Running Theme Map (paste this into next session’s PRIOR_THEMES)
- Fear of judgment from family — appeared in 4 session(s) — PATTERN
- Self-judgment after live conversations — appeared in 2 session(s)
- Perfectionism stalling applications — appeared in 5 session(s) — PATTERN
- Voice/freezing in live conversations — appeared in 3 session(s) — PATTERN, RESOLVING
- Portfolio as an energy source — appeared in 1 session(s)
Notice what the coach now has: a clean record, separated facts from interpretation, deadlines pulled out, and three themes flagged as PATTERNs — including “perfectionism stalling applications” at 5 sessions, which is the conversation worth having next time.
Why this works
Four LLM principles are doing the work here. Understanding them makes you better at building any Custom GPT:
- Role priming sets the standard. “You are a meticulous coaching note-taker… precise, neutral, you never invent details” tells the model not just what to do but how to behave. “Summarize my notes” gives you a vague paragraph; a defined role with stated values gives you discipline. The model writes in the register of the role you assign.
- Specificity in, specificity out. The skill demands six structured inputs and a fixed output with named sections. Because the output format is pinned down, the result is consistent every session — which is the whole point of a tracker. Loose prompts give beautiful-but-different answers each time; a coaching notes app needs the same shape every time so you can compare sessions and paste themes forward.
- Constraints are quality control. The RULES section is the most important part. “Never invent quotes or results,” “separate client words from coach observations,” “don’t use clinical language unless the coach did,” and the safeguarding note each remove a specific, dangerous failure mode. With client notes, a confident hallucination isn’t a typo — it’s a false record. Telling the model what NOT to do is as load-bearing as telling it what to do.
- Clarifying questions beat guessing. The “ask up to 3 clarifying questions first” instruction lets the model surface a missing action item or an ambiguous pronoun instead of inventing one. That single line is the biggest difference between notes you trust and notes you have to re-check.
Do this now
- Create a new Custom GPT (or Claude Project / Gemini Gem) and paste the skill block into the Instructions field.
- Turn off web access, save it Private, and pin it.
- After your next session, paste your six inputs (leave PRIOR_THEMES blank if it’s session 1).
- Copy the Running Theme Map it returns into a note for that client. Next session, it becomes your PRIOR_THEMES — and the tracker starts compounding.
Pro tips
- Use aliases, not full names. “Maya R.” or a code works fine for the model and keeps your records tidy and discreet. Confirm your own data and consent obligations before pasting any client information into an AI tool.

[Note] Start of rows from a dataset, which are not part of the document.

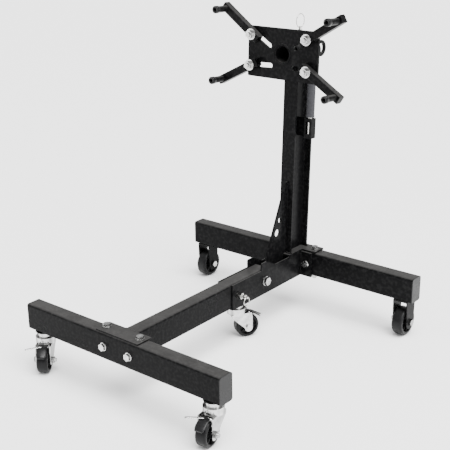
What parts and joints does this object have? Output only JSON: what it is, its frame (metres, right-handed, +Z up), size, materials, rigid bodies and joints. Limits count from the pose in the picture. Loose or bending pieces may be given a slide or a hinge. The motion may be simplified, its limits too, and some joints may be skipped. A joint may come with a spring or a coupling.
{
  "type": "engine stand",
  "caption": "Folding workshop stand that holds an engine on a rotating plate with adjustable arms, on a wheeled base.",
  "frame": {"origin": "on the floor under the middle of the stand's overall box", "axes": "+Z up; +Y from the front beam towards the mast; +X to the right of somebody facing the mounting plate"},
  "size_m": [0.881, 1.0474, 1.0007],
  "materials": {
    "frame_paint": "satin black enamel",
    "cap_plastic": "matte black plastic",
    "hardware_zinc": "bright zinc plate",
    "fork_zinc": "bright zinc-plated pressed steel",
    "wheel_polymer": "hard black tread",
    "pedal": "black pedal with a zinc-plated lever",
    "grip_rubber": "black grip",
    "pin_steel": "bright turned steel"
  },
  "bodies": {
    "rear_frame": {"rear_beam": "frame_paint", "rear_beam_caps": "cap_plastic", "leg_channel": "frame_paint", "mast_base_plate": "frame_paint", "mast": "frame_paint", "gusset": "frame_paint", "rear_beam_bolts": "hardware_zinc", "pivot_bolt": "hardware_zinc", "rear_fork_left": "frame_paint", "rear_fork_right": "frame_paint", "rear_axle_bolts": "hardware_zinc", "middle_caster_mount": "fork_zinc", "lock_pin_housing": "pin_steel", "head_sleeve": "frame_paint", "index_pin_housing": "frame_paint", "bar_socket": "frame_paint"},
    "front_frame": {"leg_tube": "frame_paint", "leg_flange": "frame_paint", "tee_plate": "frame_paint", "front_beam": "frame_paint", "front_beam_caps": "cap_plastic", "front_beam_bolts": "hardware_zinc", "left_caster_mount": "fork_zinc", "right_caster_mount": "fork_zinc"},
    "rear_left_wheel": {"rear_wheel_left": "wheel_polymer"},
    "rear_right_wheel": {"rear_wheel_right": "wheel_polymer"},
    "lock_pin": {"lock_pin": "pin_steel"},
    "lock_ring": {"lock_ring": "pin_steel"},
    "index_pin": {"index_pin": "pin_steel", "index_ring": "pin_steel"},
    "head": {"head_tube": "frame_paint", "head_plate": "frame_paint", "tail_eye": "frame_paint"},
    "turning_bar": {"turning_bar": "pin_steel", "bar_grip": "grip_rubber"},
    "left_caster_swivel": {"left_caster_fork": "fork_zinc", "left_caster_axle": "hardware_zinc"},
    "left_caster_wheel": {"left_caster_wheel": "wheel_polymer"},
    "left_caster_brake": {"left_caster_brake": "pedal"},
    "right_caster_swivel": {"right_caster_fork": "fork_zinc", "right_caster_axle": "hardware_zinc"},
    "right_caster_wheel": {"right_caster_wheel": "wheel_polymer"},
    "right_caster_brake": {"right_caster_brake": "pedal"},
    "middle_caster_swivel": {"middle_caster_fork": "fork_zinc", "middle_caster_axle": "hardware_zinc"},
    "middle_caster_wheel": {"middle_caster_wheel": "wheel_polymer"},
    "middle_caster_brake": {"middle_caster_brake": "pedal"},
    "arm_bolt_upper_left": {"arm_bolt_upper_left": "hardware_zinc"},
    "arm_upper_left": {"arm_upper_left": "frame_paint", "finger_upper_left": "frame_paint"},
    "arm_bolt_upper_right": {"arm_bolt_upper_right": "hardware_zinc"},
    "arm_upper_right": {"arm_upper_right": "frame_paint", "finger_upper_right": "frame_paint"},
    "arm_bolt_lower_left": {"arm_bolt_lower_left": "hardware_zinc"},
    "arm_lower_left": {"arm_lower_left": "frame_paint", "finger_lower_left": "frame_paint"},
    "arm_bolt_lower_right": {"arm_bolt_lower_right": "hardware_zinc"},
    "arm_lower_right": {"arm_lower_right": "frame_paint", "finger_lower_right": "frame_paint"}
  },
  "joints": [
    {"name": "leg_fold", "type": "hinge", "parent": "rear_frame", "child": "front_frame", "pos_m": [0, 0.169, 0.16], "axis": [-1, 0, 0], "range_deg": [0, 84]},
    {"name": "rear_left_wheel_spin", "type": "hinge", "parent": "rear_frame", "child": "rear_left_wheel", "pos_m": [-0.4005, 0.3966, 0.045], "axis": [1, 0, 0], "continuous": true},
    {"name": "rear_right_wheel_spin", "type": "hinge", "parent": "rear_frame", "child": "rear_right_wheel", "pos_m": [0.4005, 0.3966, 0.045], "axis": [1, 0, 0], "continuous": true},
    {"name": "lock_pin_pull", "type": "slide", "parent": "rear_frame", "child": "lock_pin", "axis": [1, 0, 0], "range_m": [-0.009, 0]},
    {"name": "lock_ring_swing", "type": "hinge", "parent": "lock_pin", "child": "lock_ring", "pos_m": [0.062, 0.03, 0.16], "axis": [0, 1, 0], "range_deg": [-80, 25]},
    {"name": "index_pin_pull", "type": "slide", "parent": "rear_frame", "child": "index_pin", "axis": [0, 0.0436, 0.999], "range_m": [-0.009, 0]},
    {"name": "head_spin", "type": "hinge", "parent": "rear_frame", "child": "head", "pos_m": [0, 0.33943, 0.85488], "axis": [0, -0.999, 0.0436], "continuous": true},
    {"name": "turning_bar_lift", "type": "slide", "parent": "rear_frame", "child": "turning_bar", "axis": [0, 0.0436, 0.999], "range_m": [0, 0.065]},
    {"name": "left_caster_swivel_turn", "type": "hinge", "parent": "front_frame", "child": "left_caster_swivel", "pos_m": [-0.322, -0.4409, 0.102], "axis": [0, 0, 1], "continuous": true},
    {"name": "left_caster_wheel_spin", "type": "hinge", "parent": "left_caster_swivel", "child": "left_caster_wheel", "pos_m": [-0.30365, -0.46711, 0.038], "axis": [-0.8192, -0.5736, 0], "continuous": true},
    {"name": "left_caster_brake_press", "type": "hinge", "parent": "left_caster_swivel", "child": "left_caster_brake", "pos_m": [-0.30078, -0.47121, 0.081], "axis": [-0.8192, -0.5736, 0], "range_deg": [-8, 0]},
    {"name": "right_caster_swivel_turn", "type": "hinge", "parent": "front_frame", "child": "right_caster_swivel", "pos_m": [0.322, -0.4409, 0.102], "axis": [0, 0, 1], "continuous": true},
    {"name": "right_caster_wheel_spin", "type": "hinge", "parent": "right_caster_swivel", "child": "right_caster_wheel", "pos_m": [0.32645, -0.47259, 0.038], "axis": [-0.9903, -0.1392, 0], "continuous": true},
    {"name": "right_caster_brake_press", "type": "hinge", "parent": "right_caster_swivel", "child": "right_caster_brake", "pos_m": [0.32715, -0.47754, 0.081], "axis": [-0.9903, -0.1392, 0], "range_deg": [-8, 0]},
    {"name": "middle_caster_swivel_turn", "type": "hinge", "parent": "rear_frame", "child": "middle_caster_swivel", "pos_m": [0, 0.058, 0.102], "axis": [0, 0, 1], "continuous": true},
    {"name": "middle_caster_wheel_spin", "type": "hinge", "parent": "middle_caster_swivel", "child": "middle_caster_wheel", "pos_m": [0.016, 0.08571, 0.038], "axis": [0.866, -0.5, 0], "continuous": true},
    {"name": "middle_caster_brake_press", "type": "hinge", "parent": "middle_caster_swivel", "child": "middle_caster_brake", "pos_m": [0.0185, 0.09004, 0.081], "axis": [0.866, -0.5, 0], "range_deg": [-8, 0]},
    {"name": "arm_upper_left_slide", "type": "slide", "parent": "head", "child": "arm_bolt_upper_left", "axis": [0.8603, -0.0222, -0.5093], "range_m": [-0.006, 0.062]},
    {"name": "arm_upper_left_swivel", "type": "hinge", "parent": "arm_bolt_upper_left", "child": "arm_upper_left", "pos_m": [-0.102, 0.29183, 0.91101], "axis": [0, -0.999, 0.0436], "range_deg": [-20, 20]},
    {"name": "arm_upper_right_slide", "type": "slide", "parent": "head", "child": "arm_bolt_upper_right", "axis": [-0.8603, -0.0222, -0.5093], "range_m": [-0.006, 0.062]},
    {"name": "arm_upper_right_swivel", "type": "hinge", "parent": "arm_bolt_upper_right", "child": "arm_upper_right", "pos_m": [0.102, 0.29183, 0.91101], "axis": [0, -0.999, 0.0436], "range_deg": [-20, 20]},
    {"name": "arm_lower_left_slide", "type": "slide", "parent": "head", "child": "arm_bolt_lower_left", "axis": [0.9995, 0.0014, 0.0322], "range_m": [-0.006, 0.062]},
    {"name": "arm_lower_left_swivel", "type": "hinge", "parent": "arm_bolt_lower_left", "child": "arm_lower_left", "pos_m": [-0.105, 0.28773, 0.8171], "axis": [0, -0.999, 0.0436], "range_deg": [-20, 20]},
    {"name": "arm_lower_right_slide", "type": "slide", "parent": "head", "child": "arm_bolt_lower_right", "axis": [-0.9995, 0.0014, 0.0322], "range_m": [-0.006, 0.062]},
    {"name": "arm_lower_right_swivel", "type": "hinge", "parent": "arm_bolt_lower_right", "child": "arm_lower_right", "pos_m": [0.105, 0.28773, 0.8171], "axis": [0, -0.999, 0.0436], "range_deg": [-20, 20]}
  ]
}
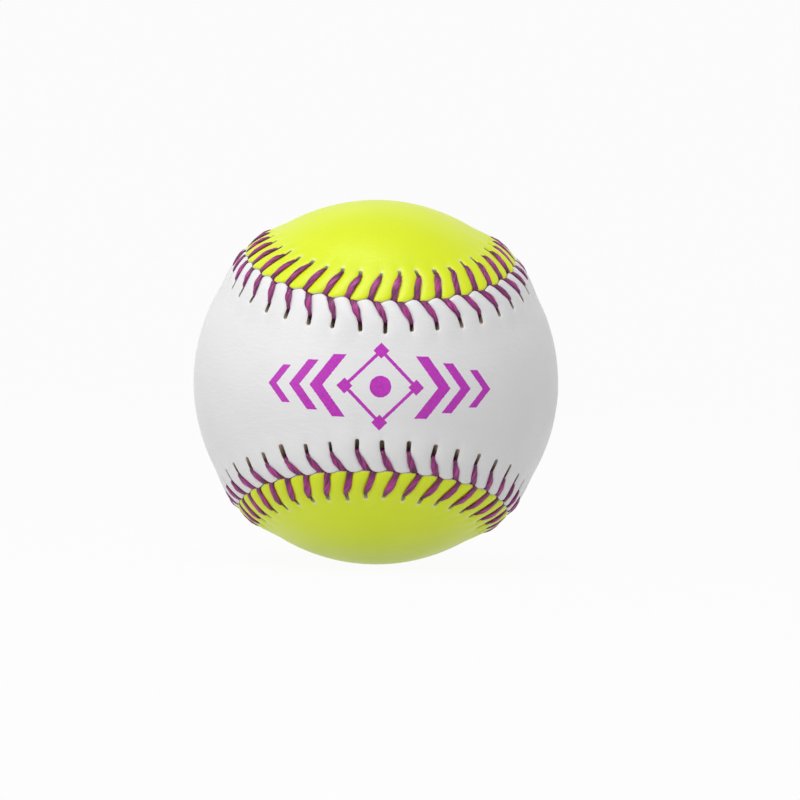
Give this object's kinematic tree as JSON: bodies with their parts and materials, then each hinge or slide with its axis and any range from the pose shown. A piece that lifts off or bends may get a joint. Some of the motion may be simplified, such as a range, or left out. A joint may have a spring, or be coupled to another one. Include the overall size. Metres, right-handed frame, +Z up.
{
  "type": "softball",
  "caption": "Softball with a figure-eight leather cover in white and optic yellow, sewn edge to edge with a raised purple seam over a moulded foam core.",
  "frame": {"origin": "centre of the ball", "axes": "+Z up; -Y out through the middle of the white panel's waist and +Y out through the middle of the yellow panel's waist; the white lobes wrap over -X and +X, the yellow lobes over +Z and -Z"},
  "size_m": [0.0808, 0.0808, 0.0808],
  "materials": {
    "foam": "moulded polyurethane foam with a closed skin",
    "cement": "dried latex cement",
    "white_leather": "fine-grained, satin",
    "yellow_leather": "fine-grained, satin, dyed optic yellow",
    "thread": "waxed, twisted from several plies"
  },
  "bodies": {
    "root": {"core": "foam", "cement_skin": "cement", "white_panel": "white_leather", "yellow_panel": "yellow_leather", "first_thread": "thread", "second_thread": "thread"}
  },
  "joints": []
}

- Keep the Running Theme Map in one place per client. A single running note (one per client) that you update each session is what makes the PATTERN flags meaningful. The map is only as good as your habit of pasting it back in.
- Trust the PATTERN flags as conversation starters, not conclusions. When something hits 3+ sessions, that’s your cue to reflect it back to the client — “I notice this has come up a few times” — not a diagnosis.
- Feed it your real shorthand. Don’t tidy your notes before pasting. The messier the raw input, the more the structure it adds is worth. Cleaning notes yourself defeats the purpose.